Great live music every Friday, Saturday, and Sunday, but this club on the Sunday I went was more of a listening venue than dance joint. Yes, they have a tiny ten-by-fifteen floor, but hardly anyone danced when the band of four guitars and singer were performing (they were very good). When the recorded music began, the floor filled instantly to way more than comfortable. Some yahoos still tried big open work, bumping into people with regularity. Nobody got upset though. Reminded me of taxi rides on the eighteen-lane Avenida 9 de Julio during rush hour; there are no apparent rules except try to miss everyone and no one gets tweaked.
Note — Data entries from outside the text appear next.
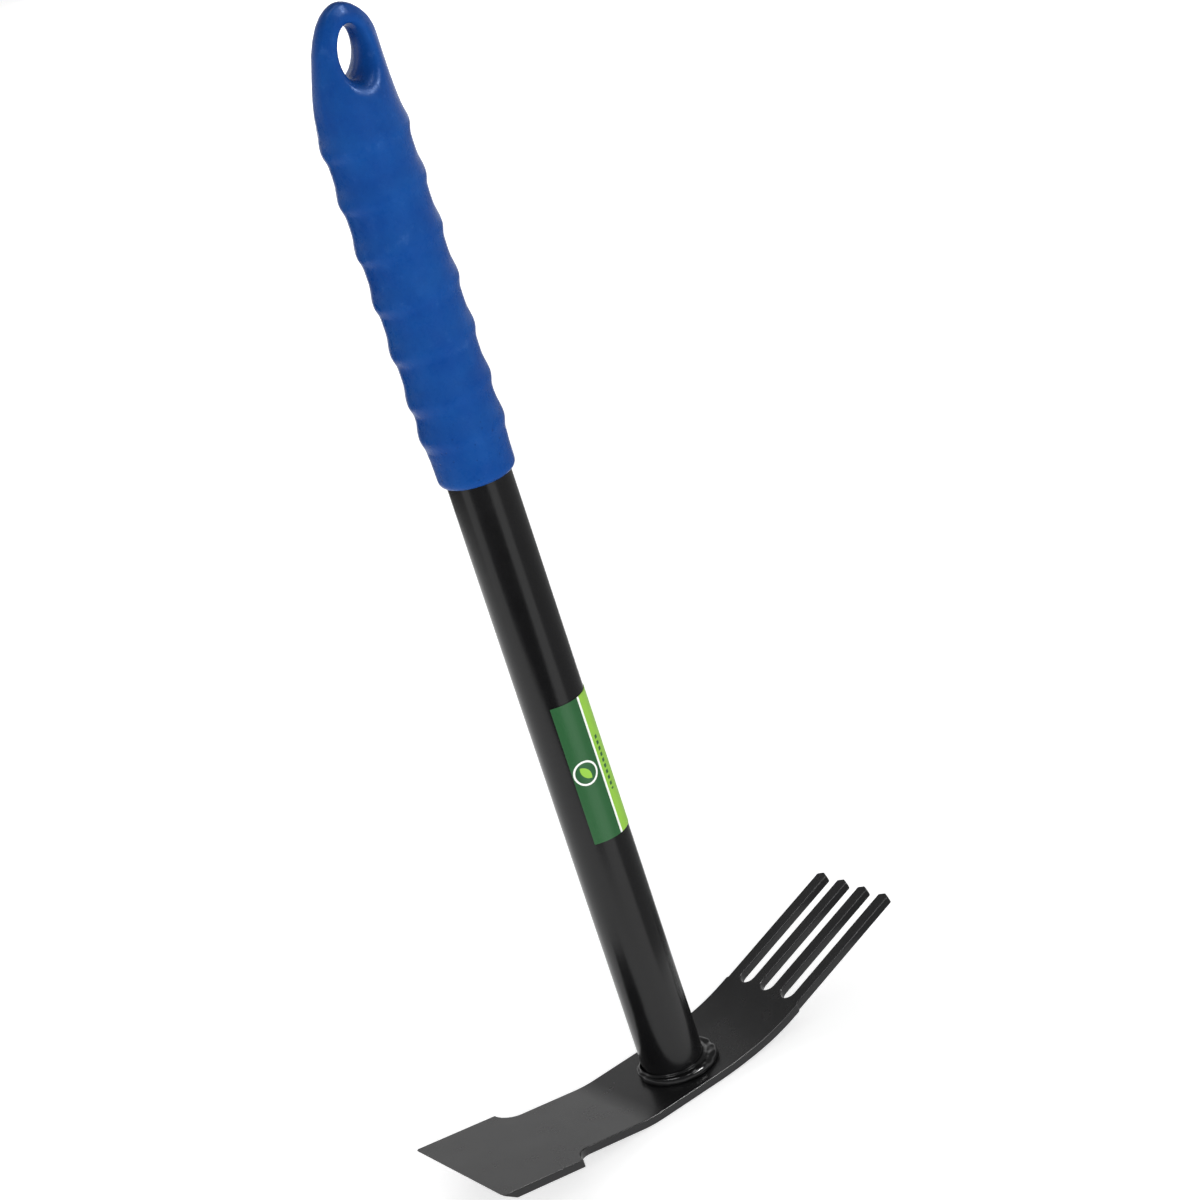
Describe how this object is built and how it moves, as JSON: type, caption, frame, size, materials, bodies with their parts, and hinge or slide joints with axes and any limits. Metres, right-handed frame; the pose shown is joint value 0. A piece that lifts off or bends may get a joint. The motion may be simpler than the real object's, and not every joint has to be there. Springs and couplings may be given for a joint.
{
  "type": "grub hoe",
  "caption": "Short-handled grub hoe: a bent steel plate with a broad blade at one end and tines at the other, on a steel tube with a ribbed vinyl grip and hanging eye.",
  "frame": {"origin": "on the tube's axis, at the flat underside of the head", "axes": "+Z along the tube towards the grip, +X towards the tines, -X towards the blade, Y across the head"},
  "size_m": [0.1834, 0.0544, 0.3878],
  "materials": {
    "head_paint": "satin black enamel on stamped steel plate",
    "tube_paint": "semi-gloss black enamel on steel tube",
    "bead_paint": "gloss black enamel over a rippled weld bead",
    "blue_vinyl": "smooth blue vinyl with a soft sheen",
    "label_film": "printed vinyl sticker, dark green field and lime band"
  },
  "bodies": {
    "root": {"head": "head_paint", "shaft": "tube_paint", "weld_bead": "bead_paint", "grip": "blue_vinyl", "label": "label_film"}
  },
  "joints": []
}
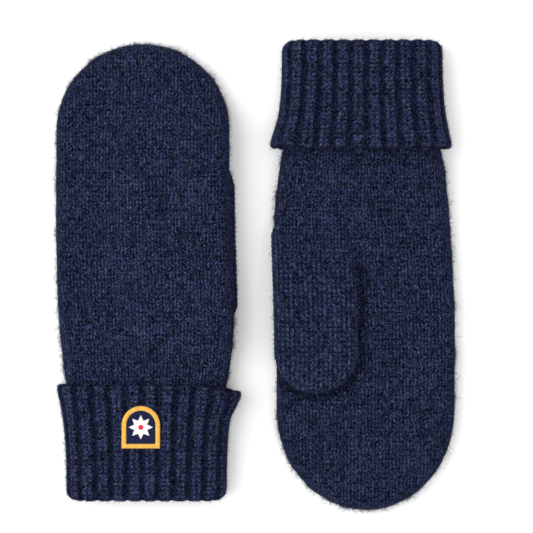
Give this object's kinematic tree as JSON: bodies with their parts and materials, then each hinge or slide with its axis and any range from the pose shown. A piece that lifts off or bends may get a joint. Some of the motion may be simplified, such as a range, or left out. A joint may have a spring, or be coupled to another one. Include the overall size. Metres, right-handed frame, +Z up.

I still had enthusiastic dancers and good conversations, but I doubt that I'll go back.

Salon Canning

This is one of the six places you can dance on a Monday night (there are twenty on Saturday) and it turned out to be my favorite venue period. We paid twice what we paid to get in anywhere else (about $4). The square, high ceiling room is bright and clean; large interesting art on the walls and a beautiful thirty-by-thirty wood floor. At least half in attendance were foreigners, but the dancing caliber was still high. At one o'clock a guitar and bandoneon played for dancing – marvelous. They played twenty minutes, took an hour break, and played another set. A great place to both dance and meet people.

Centro Armenio "La Viruta"

The "Big Saturday Dance" I'd been anxious to see was too crowded to be simpatico, but too Buenos Aires to be unfriendly. It was just too much. The large floor was packed, yet they added tables to the floor space for extra seating room; something's wrong with this picture. Too many people milling all about to feel relaxed. The low ceiling in this barren meeting hall just added to the din and repressive air. Maybe it would be better on a Wednesday or Friday. Someone told me it was best from 4 to 6 in the morning. A singer and keyboard appeared on the floor for a half-hour show. At 3 am the crowd was still at maximum and we left to walk the two blocks to Salon Canning to catch the last hour there. There were maybe fifteen older Argentines fanning a dying flame of what had been my favorite place only the last Monday. Why couldn't a hundred people from Centro Armenio (out of the 400+) join us here? It was only a five minute walk. Just one of the mysteries of the Buenos Aires tango scene.